Sticking with me, eh? Congrats. Your reward? Me talking about the month of February, which is (finally) over, and ranks as the worst sporting month of the year. Sure, you have the Super Bowl (which shouldn't BE in February, but the NFL decided to wait an extra week to play the game so that the TV station could make even MORE money, letting TV execs have another cool mill to roll around in while rubbing Benjamin's all over their fat, jowl-filled bodies), but what else? Don't give me Daytona. How anyone came up with the stupid slogan "The Super Bowl of NASCAR" is beyond me. Two things. First, how in the world could the "Super Bowl" of a given sport be on the opening weekend? That makes zero sense to me. Nada. None. Is the "Super Bowl" of baseball spring training? Is the "Super Bowl" of women's curling the opening end? Second, how is anything a "Super Bowl" that is comprised of men racing cars around an oval for three and a half hours? Oh my God, they're..... GOING AROUND THE OVAL AGAIN!!! Seriously, when the highlight of an event is either a crash or a car stopping for gas, you know you've got a problem (then again, I'm the guy who'll watch tennis, which involves a ball being beaten back and forth for two hours while both players grunt incessently). What else do you got in February? Pitchers and catchers reported..... yippee..... all that meant was the onslaught of stories like Barry Bonds dressing up in drag (I get it, it's funny, people, but does every blog and newspaper have to do a long story/post on it?) (secondly, coincidence that he did that on the first day of filming for his reality show? Hmmmmm?), WFB actually competing for the M's second baseman job (one of these days I'll wake up and the M's will be actually run by a competent organization), and Gil Meche discovering a new pitch (WOW! I'm sure no one thought of THAT before! He sure sucked before, but now he has a two-seam fastball to also suck with! I am literally aroused right now, where I sit!). The NBA, I have heard, held an All-Star game, which was only slightly more interesting then the Pro Bowl of the NFL, which, somehow, allowed Steve McNair to participate in the game.... as a Pro Bowler..... without someone in the NFL throwing up their arms and admitting that this was all a publicity stunt and no one really cares.
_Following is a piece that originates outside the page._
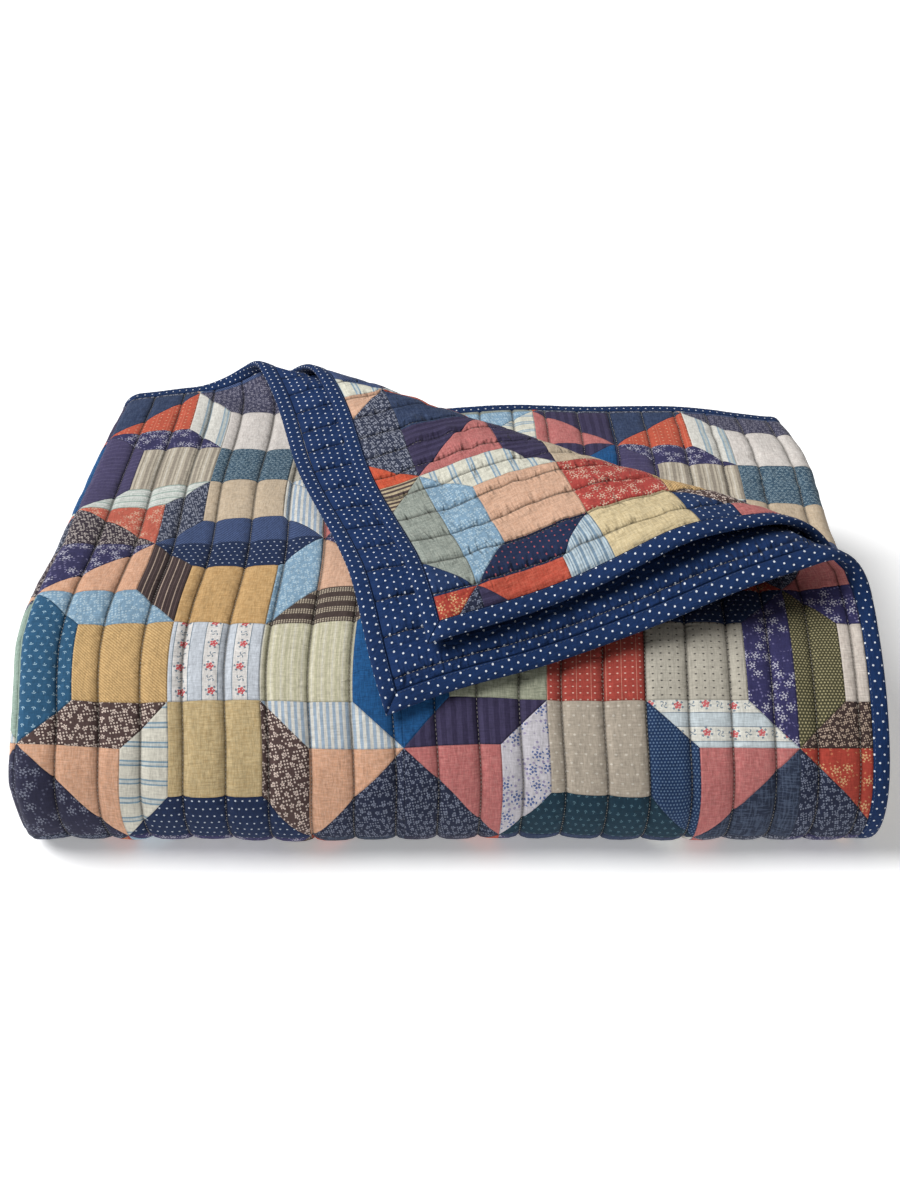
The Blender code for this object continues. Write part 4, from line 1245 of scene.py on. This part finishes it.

There were the Olympics, which I have already written plenty on, so I guess that was something. Still, when you have to care about speedskating and luge to get your sports fix, that's not altogether an awesome thing, you know?

Yes, February was a dry month. Sure, it brought with it some episodes of "24", including Monday's episode where Frodo (played now by a huge black man) once again booted Sam (played by an even fatter, though less effeminate Sean Astin) from the special club, and "The Worst President in the World" got funky like Nixon and prayed while allowing the Russian president to be assassinated (luckily, the Russian survived, which I can only hope leads to WWIII, where Jack has 24 hours to kill the entire Russian army). Dick Cheney's accidental shooting of a hunting partner led to about two funny jokes and two million unfunny jokes. I learned, once again, that most college students know (and care) more about Britney Spears and Jessica Simpson then they do about, well, anything else. And my anniversary was yesterday, which is always nice to have happen.
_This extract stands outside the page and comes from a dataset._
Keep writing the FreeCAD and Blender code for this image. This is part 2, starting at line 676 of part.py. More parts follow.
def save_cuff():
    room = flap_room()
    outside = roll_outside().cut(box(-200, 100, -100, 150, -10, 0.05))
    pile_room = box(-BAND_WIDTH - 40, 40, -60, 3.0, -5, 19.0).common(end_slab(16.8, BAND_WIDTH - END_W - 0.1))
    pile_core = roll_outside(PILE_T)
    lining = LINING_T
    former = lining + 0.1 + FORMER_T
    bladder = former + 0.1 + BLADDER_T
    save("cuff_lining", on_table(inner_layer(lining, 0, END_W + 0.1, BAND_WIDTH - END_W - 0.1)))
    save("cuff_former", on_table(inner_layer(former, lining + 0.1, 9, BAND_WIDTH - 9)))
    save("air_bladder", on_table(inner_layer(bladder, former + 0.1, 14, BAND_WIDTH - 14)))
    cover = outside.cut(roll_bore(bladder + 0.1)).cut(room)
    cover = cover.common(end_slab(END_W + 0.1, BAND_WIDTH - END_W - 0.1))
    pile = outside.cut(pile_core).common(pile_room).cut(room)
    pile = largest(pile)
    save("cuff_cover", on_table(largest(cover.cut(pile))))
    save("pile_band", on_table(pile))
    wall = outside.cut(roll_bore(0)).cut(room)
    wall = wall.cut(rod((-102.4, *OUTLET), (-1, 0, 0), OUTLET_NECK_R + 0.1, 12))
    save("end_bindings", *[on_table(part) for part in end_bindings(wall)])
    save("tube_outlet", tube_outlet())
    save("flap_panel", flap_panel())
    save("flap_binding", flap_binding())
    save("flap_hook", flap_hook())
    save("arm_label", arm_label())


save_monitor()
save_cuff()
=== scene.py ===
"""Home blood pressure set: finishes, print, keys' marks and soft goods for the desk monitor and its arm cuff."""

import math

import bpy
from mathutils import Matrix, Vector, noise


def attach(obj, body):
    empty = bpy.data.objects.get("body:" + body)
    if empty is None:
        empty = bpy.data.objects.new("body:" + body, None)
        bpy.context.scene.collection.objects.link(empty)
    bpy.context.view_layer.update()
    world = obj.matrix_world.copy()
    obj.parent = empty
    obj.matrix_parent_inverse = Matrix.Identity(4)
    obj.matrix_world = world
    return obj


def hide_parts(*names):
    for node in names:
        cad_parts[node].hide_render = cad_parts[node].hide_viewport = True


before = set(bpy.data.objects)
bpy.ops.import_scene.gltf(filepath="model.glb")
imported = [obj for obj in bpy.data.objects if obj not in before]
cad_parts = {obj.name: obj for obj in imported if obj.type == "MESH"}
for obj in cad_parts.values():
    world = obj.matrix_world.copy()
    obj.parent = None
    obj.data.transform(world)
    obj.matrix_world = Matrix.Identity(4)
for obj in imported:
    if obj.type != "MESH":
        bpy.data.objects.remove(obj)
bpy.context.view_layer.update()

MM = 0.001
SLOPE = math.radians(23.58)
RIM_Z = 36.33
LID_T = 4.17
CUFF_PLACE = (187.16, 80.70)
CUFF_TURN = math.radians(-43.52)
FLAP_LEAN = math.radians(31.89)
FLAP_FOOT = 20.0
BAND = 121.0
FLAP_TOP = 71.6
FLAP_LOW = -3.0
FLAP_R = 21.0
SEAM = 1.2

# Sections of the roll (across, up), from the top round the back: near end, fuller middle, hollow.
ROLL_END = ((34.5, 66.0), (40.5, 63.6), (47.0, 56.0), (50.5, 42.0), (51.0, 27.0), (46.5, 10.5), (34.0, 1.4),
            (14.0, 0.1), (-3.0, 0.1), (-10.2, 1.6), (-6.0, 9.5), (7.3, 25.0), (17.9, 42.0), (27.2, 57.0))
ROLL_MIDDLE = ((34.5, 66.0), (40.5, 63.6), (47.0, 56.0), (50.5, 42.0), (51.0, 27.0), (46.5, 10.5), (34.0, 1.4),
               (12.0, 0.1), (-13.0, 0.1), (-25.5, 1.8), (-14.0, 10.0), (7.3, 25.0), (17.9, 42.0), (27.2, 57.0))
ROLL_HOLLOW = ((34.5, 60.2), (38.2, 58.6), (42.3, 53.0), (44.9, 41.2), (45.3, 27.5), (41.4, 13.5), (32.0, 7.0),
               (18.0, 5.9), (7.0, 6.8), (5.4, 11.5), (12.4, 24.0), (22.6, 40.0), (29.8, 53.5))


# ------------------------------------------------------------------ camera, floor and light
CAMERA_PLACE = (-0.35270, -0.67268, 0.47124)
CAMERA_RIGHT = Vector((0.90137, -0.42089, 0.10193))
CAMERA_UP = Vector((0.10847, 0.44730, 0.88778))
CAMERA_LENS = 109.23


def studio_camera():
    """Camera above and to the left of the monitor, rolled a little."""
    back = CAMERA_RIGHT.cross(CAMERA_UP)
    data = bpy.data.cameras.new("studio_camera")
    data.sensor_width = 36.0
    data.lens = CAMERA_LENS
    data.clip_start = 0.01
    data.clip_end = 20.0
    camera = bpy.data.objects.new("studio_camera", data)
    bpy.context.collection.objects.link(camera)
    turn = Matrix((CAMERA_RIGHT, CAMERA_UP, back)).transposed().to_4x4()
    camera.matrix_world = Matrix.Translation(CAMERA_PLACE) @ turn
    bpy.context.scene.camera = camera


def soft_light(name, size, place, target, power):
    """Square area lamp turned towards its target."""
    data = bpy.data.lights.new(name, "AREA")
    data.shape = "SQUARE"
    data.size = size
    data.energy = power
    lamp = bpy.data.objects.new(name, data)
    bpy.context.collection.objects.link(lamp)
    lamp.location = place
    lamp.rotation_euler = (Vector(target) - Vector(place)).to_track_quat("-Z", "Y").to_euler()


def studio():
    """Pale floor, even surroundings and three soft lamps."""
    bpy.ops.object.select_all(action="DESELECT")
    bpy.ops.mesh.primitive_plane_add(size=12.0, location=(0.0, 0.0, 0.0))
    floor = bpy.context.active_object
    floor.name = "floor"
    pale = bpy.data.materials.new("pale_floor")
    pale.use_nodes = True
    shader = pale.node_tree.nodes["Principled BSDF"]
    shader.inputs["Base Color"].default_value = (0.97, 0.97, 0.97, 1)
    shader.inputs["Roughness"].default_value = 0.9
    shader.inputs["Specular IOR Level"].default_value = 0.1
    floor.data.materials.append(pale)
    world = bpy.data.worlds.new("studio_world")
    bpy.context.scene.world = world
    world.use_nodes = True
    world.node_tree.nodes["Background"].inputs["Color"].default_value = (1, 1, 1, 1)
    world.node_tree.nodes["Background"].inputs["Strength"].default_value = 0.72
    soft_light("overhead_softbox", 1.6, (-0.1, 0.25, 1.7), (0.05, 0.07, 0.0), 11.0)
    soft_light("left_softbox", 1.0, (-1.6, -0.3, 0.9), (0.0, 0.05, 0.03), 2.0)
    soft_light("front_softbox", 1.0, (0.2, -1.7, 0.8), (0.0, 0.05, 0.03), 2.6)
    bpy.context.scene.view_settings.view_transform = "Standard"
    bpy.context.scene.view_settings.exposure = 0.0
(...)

But now..... now it is MARCH!

In like a LION!

Let me count some of the storylines that will fill up some ink.....

1. The NFL leads itself down the plank to mismanagement and competitive imbalance.
I'm not a purist, which is why I actually enjoy parity. I always snicker when I read some sports hack droning on about the good ol' days when about 30% of the teams had any shot at the Super Bowl and you really knew it was going to be the Steelers once again before the season really started. Hmmmm. Just like baseball..... This appears to be the path that both ownership and the players union is leading once again, mostly because rich people aren't satisfied with being rich. They want to be super-rich, and when that isn't enough, they want to be super-duper-bobicular rich, and when that isn't enough, they smoke some marijuana and forget about all their problems. All that to say..... I want to be rich, which is why I'm in the academic field. We RAKE it in, foo'!

2. Another month of talk about the NFL draft!
The actual NFL draft is in late April. That won't stop Gavin and myself to continually overanalyze every slight detail, only to see the Hawks take a center in the 1st round, completely flummoxing us. I'd say more, but the fun part of this is that absolutely NO ONE knows what they are talking about with this, including us (AND YOU, MORONS!).
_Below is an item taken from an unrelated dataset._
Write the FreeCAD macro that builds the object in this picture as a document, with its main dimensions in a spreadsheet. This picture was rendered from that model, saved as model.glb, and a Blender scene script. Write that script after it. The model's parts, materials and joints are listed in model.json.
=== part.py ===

3. A month of, perhaps, real basketball from the Sonics
Those trades have revitalized my interest in the Sonics, and, it appears, the team's interest in the Sonics. Read some of Ray and Rashard's quotes last night. They are loving this. The malcontents are gone, they have a true backup point guard, Petro and Swift are maintaining progress, and Bob Hill is looking like a pretty quality coach. The win over New Orleans was nice, but the first real test will be Friday against the Pistons. Sure, the Sonics will still lose, but it will be interesting to see HOW they lose.

4. Spring Training
I admit, I actually kind of like spring training, especially since I've moved down to Phoenix. I'm excited to see some games down here, watch Mike Hargrove pretend he's a manager, watch Jo-El and Gil pretend they are quality starting pitchers, and pretend that Matt Thornton has, by pure, unadulterated magic (plus steroids), become awesome and prove Bavasi right for keeping him on the roster all last year. Besides, this will be a lot more fun then the regular season, when we are assured of endless games of Beltre swinging at the pitch low and away, of Bloomquist actually taking innings away from quality players, of Snelling bringing a shot of optimism midseason before rupturing his appendix, and of rookie pitchers like Livingston being brought up only to watch them get shelled by Cleveland or Texas. However, no Ryan Franklin. That is a beautiful thing.

Of course, all these things are overshadowed by three of the coolest weekends in the sports world, namely....

Dum da da da DUM DUM, da da da DUM da DUM DUM diddittee diddittee diddittee DUMMMMMMM

Yes, Jesus once again proves His existence with the advent of March Madness, three thrilling weekends of upsets, brackets, and wondering when Dick Vitale got replaced with a Cylon bent on overthrowing our government and replacing it with Dictator Coach K. "Dukies, are you serious..... babeeee..... I'm a living joke....." This blog will, once again, shoot to life as UW tries to return to the second weekend, Gonzaga attempts to not choke for the first time this millenium (believe in the mustache?), and UConn/Duke/Villanova/Texas begin their march towards the Final Four (hint: one of those teams WILL be in the Final Four. Absolutely).

Ohhhhh.... I feel the life returning..... the darkness is lifting.....

Come forward, March!!

P.S. The editor's birthdays are in March, and the birthday of this blog is also in March, so much frothy liquid will be consumed on two respective days! Yeah!